EMPIRE'S SON, EMPIRE'S ORPHAN

The Fantastical Lives of Ikbal and Idries Shah

by Nile Green

Pub Date: July 2nd, 2024
ISBN: 9781324002413
Publisher: Norton

A revealing study of two masters of self-invention, “invented by empire, then cultivated in the nostalgic soil of exile.”

In 1913, Ikbal Shah, the son of minor Indian nobility, traveled to Edinburgh, Scotland, to become, as historian Green writes, “entangled in the larger contests of empire and its unraveling.” After treating wounded soldiers from the battlefields of World War I, he abandoned his plans to become a doctor and instead turned to writing. He married a Scottish woman and set to work crafting a literary and journalistic career that coincided with the postwar resurgence of Scottish nationalism, which admitted other nationalisms, as well. According to one journalist, Shah was “an Eastern poet [who] dreams of his Motherland and voices in English the visions of his people.” His people were, it happens, largely invented: For one thing, he positioned himself as an expert on Afghan Sufis, “whom he had actually never encountered,” while claiming himself to be an Afghan nobleman. Moreover, he articulated a Sufism that was detached from Islam, a stance that his son, the better-known writer Idries Shah, broadened. Idries took numerous wandering side paths before positioning himself, like his father, as an authority on Sufism, and he wrote extensively on witchcraft and magic under various names.

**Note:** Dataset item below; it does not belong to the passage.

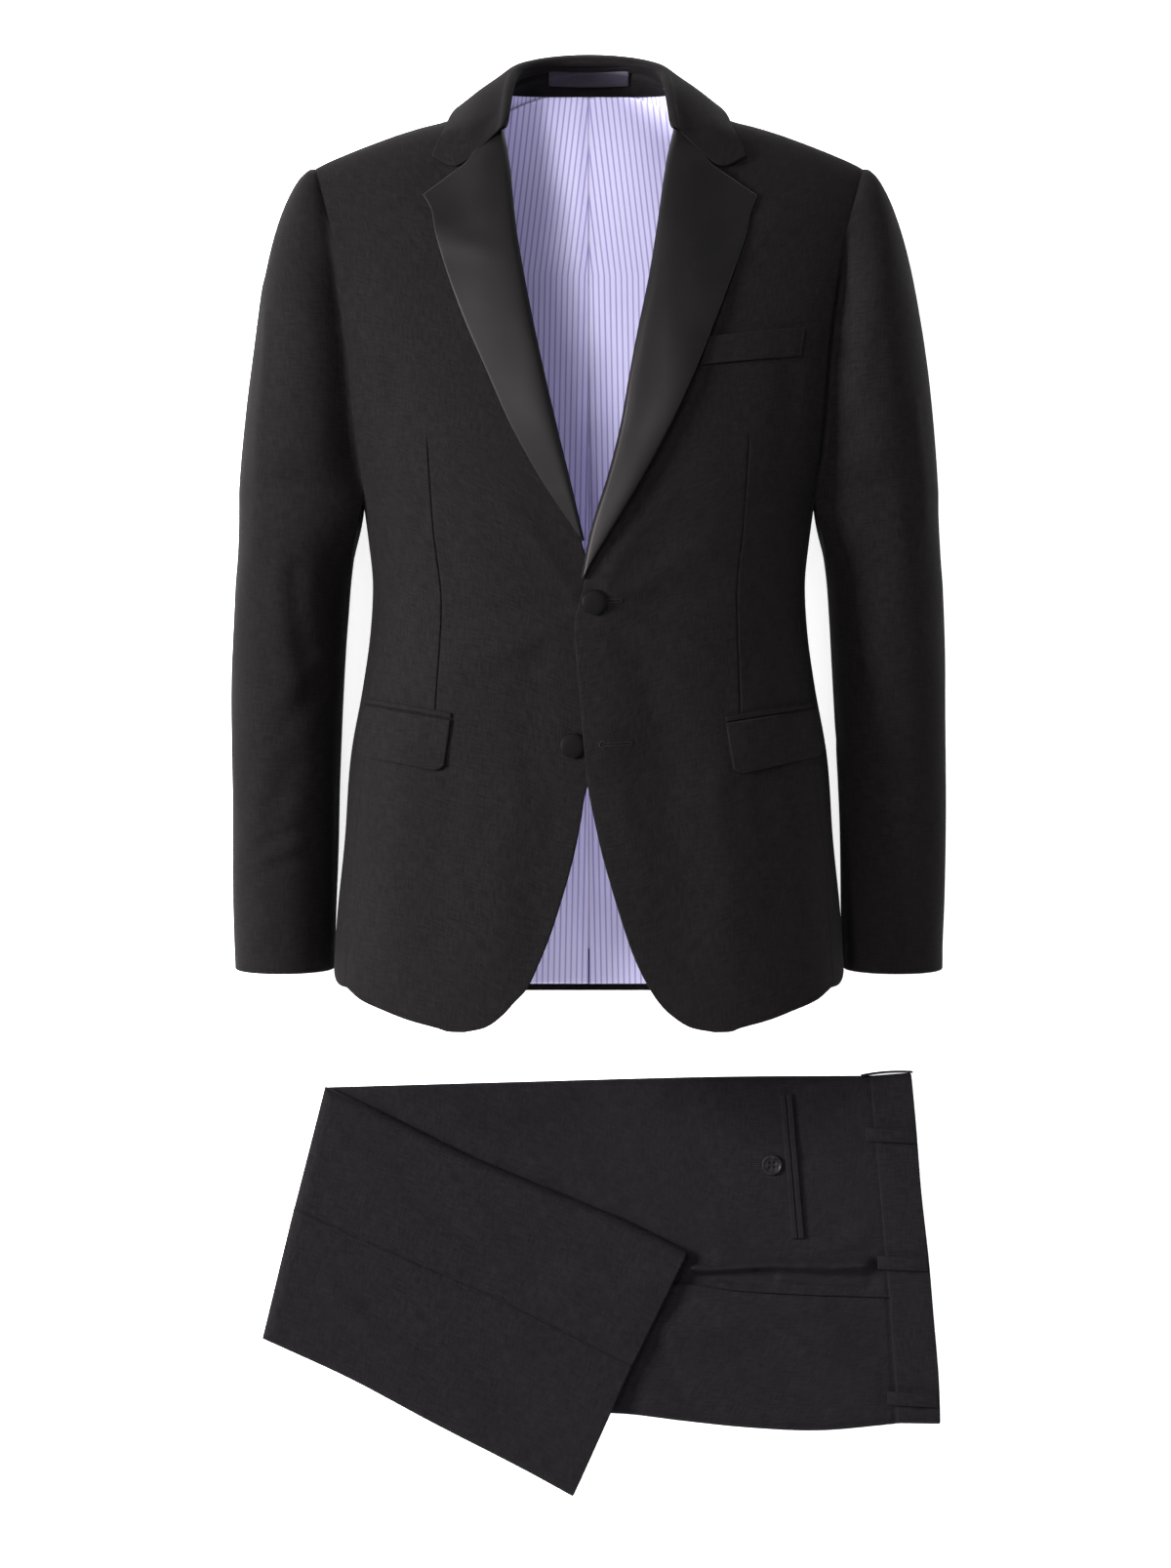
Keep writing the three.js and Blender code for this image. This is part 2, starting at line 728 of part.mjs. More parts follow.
// A lapel curls over the roll line, swells just outside it and comes down towards its edge.
function lapel(side) {
  const rows = LAPEL[side];
  const at = Object.fromEntries(Object.keys(rows[0]).map((key) => [key, alongRows(rows, key)]));
  const point = (u, v) => {
    const width = Math.hypot(at.edgeX(v) - at.rollX(v), at.edgeY(v) - at.rollY(v));
    const curl = clamp(u / 0.16);
    const run = clamp((u - 0.16) / 0.84);
    const x = mix(at.rollX(v), at.edgeX(v), run) - 1.6 * Math.sin(Math.PI * curl) * (run > 0 ? 0 : 1);
    const y = mix(at.rollY(v), at.edgeY(v), run);
    const swell = Math.min(4, width * 0.12) * Math.sin(Math.PI * Math.sqrt(run));
    const lift = mix(-1.4, 3.4, curl) + swell + (at.stand(v) - 3) * smooth(0, 1, run);
    const place = onFront(side, x, y);
    place.z += lift;
    return place;
  };
  return wall(point, 8, 12, -SATIN, 0, -signOf(side));
}

// The collar: a stand up to the roll line and a leaf that falls over it, in one band round the neck.
function collar() {
  const half = COLLAR.map((row) => ({ ...row, hand: 1 }));
  const mirrored = half.slice(1).reverse().map((row) => ({ ...row, hand: -1 }));
  const stations = [...mirrored, ...half].map((row) => {
    const lift = row.onFront ? (x, y) => frontHeight(x, y) : () => 0;
    const place = (x, y, z) => new THREE.Vector3(row.hand * x, y, z);
    const seam = place(row.seamX, row.seamY, row.seamZ);
    const roll = place(row.rollX, row.rollY, row.rollZ);
    const leaf = place(row.leafX, row.leafY, row.leafZ + lift(row.leafX, row.leafY));
    const edge = place(row.edgeX, row.edgeY, row.edgeZ + lift(row.edgeX, row.edgeY));
    const across = new THREE.Vector3(leaf.x - seam.x, leaf.y - seam.y, 0).normalize();
    const beside = (sign) => {
      const place = roll.clone().addScaledVector(across, sign * COLLAR_CREST);
      return place.setZ(roll.z - COLLAR_CREST);
    };
    return [seam, beside(-1), roll, beside(1), leaf, edge];
  });
  const smoothLine = (points) => new THREE.CatmullRomCurve3(points, false, "centripetal");
  const rails = stations[0].map((_, k) => smoothLine(stations.map((station) => station[k])));
  const point = (u, v) => smoothLine(rails.map((rail) => rail.getPoint(v))).getPoint(u);
  return wall(point, 10, 18, -COLLAR_WALL, 0, 1);
}

// A patch between four corners of a front, raised off it.
function frontPatch(side, corners, columns, rows, near, far, corner) {
  const point = (u, v) => {
    const x = mix(mix(corners.innerX, corners.outerX, u), mix(corners.lowInnerX, corners.lowOuterX, u), v);
    const y = mix(mix(corners.innerY, corners.outerY, u), mix(corners.lowInnerY, corners.lowOuterY, u), v);
    const width = corners.outerX - corners.innerX;
    const fromEnd = Math.min(u, 1 - u) * width;
    const cut = corner * FLAP_CORNER_CUT * (1 - clamp(fromEnd / (corner || 1))) ** 2;
    return onFront(side, x, y + cut * v);
  };
  return wall(point, columns, rows, near, far, -signOf(side));
}

function hipFlap(side) {
  return frontPatch(side, HIP_POCKET[side], 12, 4, FLAP_GAP, FLAP_GAP + WOOL, FLAP_CORNER);
}

function hipJet(side) {
  const flap = HIP_POCKET[side];
  const base = { ...flap, lowOuterX: flap.outerX, lowInnerX: flap.innerX };
  const jet = {
    ...base,
    outerY: flap.outerY + JET_HEIGHT,
    innerY: flap.innerY + JET_HEIGHT,
    lowOuterY: flap.outerY + SEAM_GAP,
    lowInnerY: flap.innerY + SEAM_GAP,
  };
  return frontPatch(side, jet, 8, 1, FLAP_GAP, FLAP_GAP + SATIN, 0);
}

function breastWelt() {
  return frontPatch("right", BREAST_WELT, 6, 2, WELT_GAP, WELT_GAP + SATIN, 0);
}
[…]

Both father and son traveled in rarefied literary circles featuring the likes of George Orwell, Doris Lessing, and Robert Graves, but Idries was less shy about creating whole-cloth identities. Though he was exposed several times for charlatan acts, he managed to retain his Gurdjieff-like allure among the metaphysically inclined. Green concludes by noting the modern Near East’s descent into religion-tinged wars, in which “happy talk of dervishes dissolved in the dust of explosions” and the fictive works of the Shahs were suddenly no longer relevant.

A solid, eminently readable work of scholarly detection and high-toned chicanery.